Let’s sketch out the searching of each file found.
# For each java file found, search through it line by line for class
# definition headers.
for filename in get_java_files(directory):
search_for_class(filename)
Very simple, now let’s define search_for_class, this is how it looks after defining, implementing and swapping back and forth between abstraction layers a few times:
def search_for_classes(filename):
"""Search file at filename line by line for class definition headers and
return the names of classes found.
"""
classnames = []
# Search each line for a class declaration.
# NOTE: This will miss classes that have a declaration on multiple lines.
for line in open(filename):
# If the line has a class declaration, extract the class name.
if ‘class’ in line:
classname = re.match(r’class\s([a-Z_][a-Z_]*)’).group(1)
classnames.append(classname)
return classnames
Note that it’s a heuristic approach, so it wont catch all valid java declarations, but it should catch all declarations that aren’t too crazy. Now, this implementation clearly shows a mistake in our main function. We have to assign the result of search_for_classes to something!
def main(directory):
"""Find all the java classes recursively in a directory."""
classnames = []
# For each java file found, search through it line by line for class
# definition headers.
for filename in get_java_files(directory):
classnames.extend(search_for_classes(filename))
# Return the list of class names found.
return classnames
Now, this looks pretty complete to me, so let’s try it out.
import sys
import os
def get_java_files(directory):
"""Recursively walk the directory structure, gathering all java files."""
files = []
# Walk the directory structure
# for each java filename found, gather up the absolute path.
for dirpath, _, filenames in os.walk(directory):
for filename in filenames:
if filename.endswith(’.java’):
files.append(os.path.join(dirpath, filename)
# Return the absolute paths
return files
def search_for_classes(filename):
“”"Search file at filename line by line for class definition headers and
return the names of classes found.
“”"
classnames = []
# Search each line for a class declaration.

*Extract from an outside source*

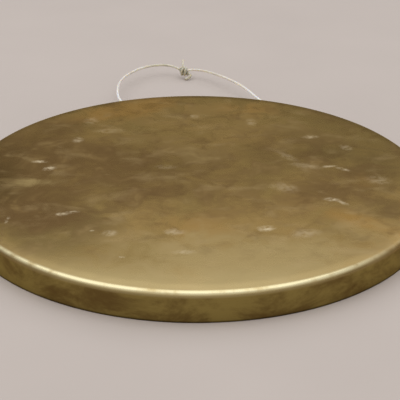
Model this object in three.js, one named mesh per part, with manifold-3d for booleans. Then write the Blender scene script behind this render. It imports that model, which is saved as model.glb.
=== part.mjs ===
// A flat brass gong plate: one spun sheet with a level face and a turned-down rim, and the nylon
// line that hangs it. The line goes through two holes in the rim and its ends are knotted together.
// Millimetres, +Z up. The plate lies face up on its rim's free edge, which is z = 0, and the origin
// is under the middle of the face. The two holes and the hanging line are on the +Y side.
import * as THREE from "three";
import { mergeVertices } from "three/addons/utils/BufferGeometryUtils.js";
import Module from "manifold-3d";

// Driving dimensions of the plate
const PLATE_RADIUS = 152;
const PLATE_HEIGHT = 19;
const SHEET = 1.6;
const BEND_RADIUS = 4; // outside radius of the tight bend between face and rim
const SHOULDER_RADIUS = 62; // the face falls away over this radius before the tight bend
const SHOULDER_ANGLE = THREE.MathUtils.degToRad(6);
const LIP_ROUND = 0.35; // broken corners of the rim's free edge
const PLATE_SIDES = 96;
const SHOULDER_STEPS = 2;
const BEND_STEPS = 6;

// Driving dimensions of the holes and the line
const HOLE_ANGLE = THREE.MathUtils.degToRad(20.5); // each side of +Y
const HOLE_RADIUS = 1.6;
const HOLE_HEIGHT = 10;
const HOLE_SIDES = 20;
const LINE_DIAMETER = 2;
const LINE_SIDES = 8;
const LINE_STEP = 3 * LINE_DIAMETER; // between the rings of the line's tubes
const PIVOT_OUT = 1.5; // the loop swings about an axis this far outside the rim, at each hole
const LOOP_START = -0.6; // along the line from the pivot, where each strand of the loop begins
const INNER_END = -1.1; // along the line from the pivot, where the inner run ends
const KNOT_RADIUS = 3.6;
const KNOT_GAP = 0.3; // between the knot and each piece of line that meets it

const wasm = await Module();
wasm.setup();

function solidOf(geometry) {
  const bare = geometry.index ? geometry.toNonIndexed() : geometry.clone();
  bare.deleteAttribute("normal");
  bare.deleteAttribute("uv");
  const merged = mergeVertices(bare, 1e-4);
  return new wasm.Manifold(
    new wasm.Mesh({
      numProp: 3,
      vertProperties: merged.attributes.position.array,
      triVerts: new Uint32Array(merged.index.array),
    }),
  );
}

function geometryOf(solid) {
  const mesh = solid.getMesh();
  const geometry = new THREE.BufferGeometry();
  geometry.setAttribute("position", new THREE.BufferAttribute(mesh.vertProperties, 3));
  geometry.setIndex(new THREE.BufferAttribute(mesh.triVerts, 1));
  geometry.computeVertexNormals();
  return geometry;
}

// Points of an arc of the section, from one tilt of the surface normal to another.
// A tilt of 0 is a level surface and a quarter turn is an upright wall.
function arc(centre, radius, fromTilt, toTilt, steps) {
  return Array.from({ length: steps + 1 }, (_, i) => {
    const tilt = fromTilt + ((toTilt - fromTilt) * i) / steps;
    return new THREE.Vector2(Math.sin(tilt), Math.cos(tilt)).multiplyScalar(radius).add(centre);
  });
}

// The outside of the sheet from the face's edge to the wall, moved inwards by depth.
function skin(depth, bendSteps) {
  const upright = Math.PI / 2;
  const bendCentre = new THREE.Vector2(
    PLATE_RADIUS - BEND_RADIUS,
    PLATE_HEIGHT - SHOULDER_RADIUS + (SHOULDER_RADIUS - BEND_RADIUS) * Math.cos(SHOULDER_ANGLE),
  );
  const shoulderCentre = new THREE.Vector2(
    bendCentre.x - (SHOULDER_RADIUS - BEND_RADIUS) * Math.sin(SHOULDER_ANGLE),
    PLATE_HEIGHT - SHOULDER_RADIUS,
  );
  const shoulder = arc(shoulderCentre, SHOULDER_RADIUS - depth, 0, SHOULDER_ANGLE, SHOULDER_STEPS);
  const bend = arc(bendCentre, BEND_RADIUS - depth, SHOULDER_ANGLE, upright, bendSteps);
  return [...shoulder, ...bend.slice(1)];
}

// The sheet's section, from the middle of the underside round the free edge to the middle of the face.
function plateProfile() {
  const inside = PLATE_RADIUS - SHEET;
  const lip = [
    new THREE.Vector2(inside, LIP_ROUND),
    new THREE.Vector2(inside + LIP_ROUND, 0),
    new THREE.Vector2(PLATE_RADIUS - LIP_ROUND, 0),
    new THREE.Vector2(PLATE_RADIUS, LIP_ROUND),
  ];
  return [
    new THREE.Vector2(0, PLATE_HEIGHT - SHEET),
    ...skin(SHEET, BEND_STEPS - 1),
    ...lip,
    ...skin(0, BEND_STEPS).reverse(),
    new THREE.Vector2(0, PLATE_HEIGHT),
  ];
}

// The outward direction of the rim at a hole: side is 1 for the +X hole and -1 for the -X hole.
function outwards(side) {
  return new THREE.Vector3(side * Math.sin(HOLE_ANGLE), Math.cos(HOLE_ANGLE), 0);
}

// The point on the axis of a hole that is some distance outside the rim's outer surface.
function besideHole(side, out) {
  return outwards(side)
    .multiplyScalar(PLATE_RADIUS + out)
    .setZ(HOLE_HEIGHT);
}

function holeCutter(side) {
  const length = 4 * SHEET;
  const cutter = new THREE.CylinderGeometry(HOLE_RADIUS, HOLE_RADIUS, length, HOLE_SIDES);
  const turn = new THREE.Quaternion().setFromUnitVectors(
    new THREE.Vector3(0, 1, 0), outwards(side),
  );
  const middle = besideHole(side, -SHEET / 2);
  return cutter.applyQuaternion(turn).translate(middle.x, middle.y, middle.z);
}

function plateGeometry() {
  const spun = new THREE.LatheGeometry(plateProfile(), PLATE_SIDES).rotateX(Math.PI / 2);
  let solid = solidOf(spun);
  for (const side of [-1, 1]) solid = solid.subtract(solidOf(holeCutter(side)));
  return geometryOf(solid);
}

// A plain tube along points, which are joined by one smooth curve.
function tube(points) {
  const route = new THREE.CatmullRomCurve3(points, false, "centripetal");
  const section = new THREE.Shape();
  section.absarc(0, 0, LINE_DIAMETER / 2, 0, 2 * Math.PI);
  return new THREE.ExtrudeGeometry(section, {
    steps: Math.ceil(route.getLength() / LINE_STEP),
    curveSegments: LINE_SIDES,
    bevelEnabled: false,
    extrudePath: route,
  });
}

const at = (x, y, z) => new THREE.Vector3(x, y, z);

// Inside the rim the line bows from hole to hole, a little below the holes in its middle.
function innerRun() {
  const half = [
    at(52.1, 139.3, 10),
    at(50.2, 134.4, 9.9),
    at(45.8, 130.1, 9.8),
    at(39.0, 127.3, 9.6),
    at(28.0, 125.2, 9.3),
    at(14.0, 123.9, 9.1),
  ];
  const mirrored = half.map((p) => at(-p.x, p.y, p.z)).reverse();
  return [
    besideHole(1, PIVOT_OUT + INNER_END),
    ...half,
    at(0, 123.5, 9),
    ...mirrored,
    besideHole(-1, PIVOT_OUT + INNER_END),
  ];
}

const KNOT = at(-11.5, 242.0, 7.4);

// The point where a piece of line meets the knot, coming towards it from the given place.
function besideKnot(place) {
  const away = place.clone().sub(KNOT).normalize();
  return KNOT.clone().addScaledVector(away, KNOT_RADIUS + KNOT_GAP);
}

// The strand from the +X hole to the knot. It lies nearly level, at the height of the holes.
function rightStrand() {
  const nearKnot = at(-2.6, 243.1, 7.7);
  return [
    besideHole(1, PIVOT_OUT + LOOP_START),
    besideHole(1, PIVOT_OUT + 3),
    at(54.7, 150.6, 10.0),
    at(53.3, 155.2, 10.1),
    at(51.1, 160.2, 10.1),
    at(48.5, 166.4, 10.1),
    at(44.5, 177.2, 10.0),
    at(40.4, 188.0, 9.9),
    at(36.0, 198.2, 9.7),
    at(30.8, 207.6, 9.5),
    at(24.8, 216.8, 9.2),
    at(18.2, 225.9, 8.8),
    at(11.4, 233.9, 8.4),
    at(4.6, 239.8, 8.0),
    nearKnot,
    besideKnot(nearKnot),
  ];
}

// The strand from the -X hole to the knot. It runs straight back before it turns.
function leftStrand() {
  const nearKnot = at(-17.2, 247.0, 7.9);
  return [
    besideHole(-1, PIVOT_OUT + LOOP_START),
    besideHole(-1, PIVOT_OUT + 5),
    at(-58.1, 154.8, 10.1),
    at(-60.9, 162.4, 10.2),
    at(-62.8, 170.8, 10.3),
    at(-63.9, 179.6, 10.4),
    at(-64.3, 190.0, 10.5),
    at(-63.8, 201.0, 10.5),
    at(-61.8, 212.0, 10.4),
    at(-58.2, 222.4, 10.3),
    at(-53.2, 232.4, 10.1),
    at(-46.6, 241.2, 9.9),
    at(-38.8, 247.8, 9.5),
    at(-30.8, 251.4, 9.0),
    at(-23.4, 251.2, 8.4),
    nearKnot,
    besideKnot(nearKnot),
  ];
}

// The knot's body: a small closed round shape of the real knot's size.
function knotBody() {
  return new THREE.SphereGeometry(KNOT_RADIUS, 16, 10).translate(KNOT.x, KNOT.y, KNOT.z);
}

// The ends of the line stand out of the knot, one up and back and one down to the ground.
const TAIL_TIPS = {
  knot_tail_upper: at(-12.2, 250.4, 13.8),
  knot_tail_lower: at(-11.0, 239.2, 0.6),
};

function tail(tip) {
  const root = besideKnot(tip);
  return tube([root, tip]);
}

const brass = new THREE.MeshStandardMaterial({ color: 0x8a7442, roughness: 0.38, metalness: 1 });
const nylon = new THREE.MeshStandardMaterial({ color: 0xe2dfd6, roughness: 0.25, metalness: 0 });

const gong = new THREE.Group();

function add(name, geometry, material) {
  const mesh = new THREE.Mesh(geometry, material);
  mesh.name = name;
  gong.add(mesh);
}

add("plate", plateGeometry(), brass);
add("line_inner_run", tube(innerRun()), nylon);
add("loop_strand_right", tube(rightStrand()), nylon);
add("loop_strand_left", tube(leftStrand()), nylon);
add("loop_knot", knotBody(), nylon);
for (const [name, tip] of Object.entries(TAIL_TIPS)) add(name, tail(tip), nylon);

export default gong;
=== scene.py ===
"""A flat brass gong plate with a turned-down rim and the nylon line that hangs it.

Everything is in metres, +Z up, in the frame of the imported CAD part. The plate lies face up on its
rim, and the line's loop lies behind it, on the +Y side.
"""
import math

import bmesh
import bpy
import numpy as np
from mathutils import Matrix, Vector, noise


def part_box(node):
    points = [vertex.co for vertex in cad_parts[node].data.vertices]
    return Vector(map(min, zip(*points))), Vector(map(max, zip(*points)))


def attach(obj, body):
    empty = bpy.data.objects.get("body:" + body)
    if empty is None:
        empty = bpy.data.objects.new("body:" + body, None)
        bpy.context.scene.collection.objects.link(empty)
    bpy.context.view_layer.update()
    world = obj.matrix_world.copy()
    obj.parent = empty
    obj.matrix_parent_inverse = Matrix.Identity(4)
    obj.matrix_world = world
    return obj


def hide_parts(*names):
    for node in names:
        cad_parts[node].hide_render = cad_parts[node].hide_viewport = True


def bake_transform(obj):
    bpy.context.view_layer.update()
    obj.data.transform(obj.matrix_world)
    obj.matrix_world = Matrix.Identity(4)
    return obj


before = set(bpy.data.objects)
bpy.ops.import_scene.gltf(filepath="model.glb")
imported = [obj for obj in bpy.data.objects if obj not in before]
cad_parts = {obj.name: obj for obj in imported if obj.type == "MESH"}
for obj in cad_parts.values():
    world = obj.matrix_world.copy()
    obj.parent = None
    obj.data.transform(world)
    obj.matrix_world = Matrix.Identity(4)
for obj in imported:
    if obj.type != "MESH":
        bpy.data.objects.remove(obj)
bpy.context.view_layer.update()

MM = 0.001

# ---------------------------------------------------------------- sizes shared with the CAD part
PLATE_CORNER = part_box("plate")[1]
RADIUS = PLATE_CORNER.x
HEIGHT = PLATE_CORNER.z
SHEET = 1.6 * MM
BEND_RADIUS = 4.0 * MM
SHOULDER_RADIUS = 62.0 * MM
SHOULDER_ANGLE = math.radians(6)
LIP_ROUND = 0.35 * MM
HOLE_ANGLE = math.radians(20.5)
HOLE_RADIUS = 1.6 * MM
HOLE_HEIGHT = 10.0 * MM
LINE_DIAMETER = 2.0 * MM
PIVOT_OUT = 1.5 * MM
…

# NOTE: This will miss classes that have a declaration on multiple lines.
for line in open(filename):
# If the line has a class declaration, extract the class name.
if ‘class’ in line:
classname = re.match(r’class\s([a-Z_][a-Z_]*)’).group(1)
classnames.append(classname)
return classnames
def main(directory):
“”"Find all the java classes recursively in a directory.”"”
classnames = []
# For each java file found, search through it line by line for class
# definition headers.
for filename in get_java_files(directory):
classnames.extend(search_for_classes(filename))
# Return the list of class names found.
return classnames
if __name__ == ‘__main__’:
for classname in main(sys.argv[1]):
print classname
Running it from the command line gives:
- A syntax error
- An import error
- A bad method call to match
- A bad regex character class
- A NoneType error because match will return None if nothing matched
- And no good output
So, the clean room experiment is a failure, in what way? Regular expression not described with enough intermediate steps.
Debugger will tell us what went wrong with everything else: get_java_files works as expected. The regex isn’t matching correctly. This implies that I need to extract the regex matching part out to allow for better testing and design.
def get_classname(line):
"""Extract class name from line with class declaration."""
match = re.match(r'class\s*([a-zA-Z_]\w*)’, line)
if match:
return match.group(1)
So, first step, let’s get this under test.
class TestGetClassname(unittest.TestCase):
def test_get_classname(self):
line = 'public class FAQ\n'
classname = get_classname(line)
self.assertEquals(classname, 'FAQ')
I ran it through the debugger to get actual sample data and ended up with this implementation:
def get_classname(line):
"""Extract class name from line with class declaration."""
return line.partition('class')[2].strip()
Now, this of course wont work if the class extends anything. So I add the test:
def test_get_classname_with_extends(self):
line = 'public class JelpException extends Exception\n'
classname = get_classname(line)
self.assertEquals(classname, 'JelpException')
The following implementation passes both tests
def get_classname(line):
"""Extract class name from line with class declaration."""
return line.partition('class')[2].split()[0].strip()
I’ve also noted all the limitations with NOTE comments in the source and created two files of examples from the YAJII project of legitimate class definitions and comments with the word class in them.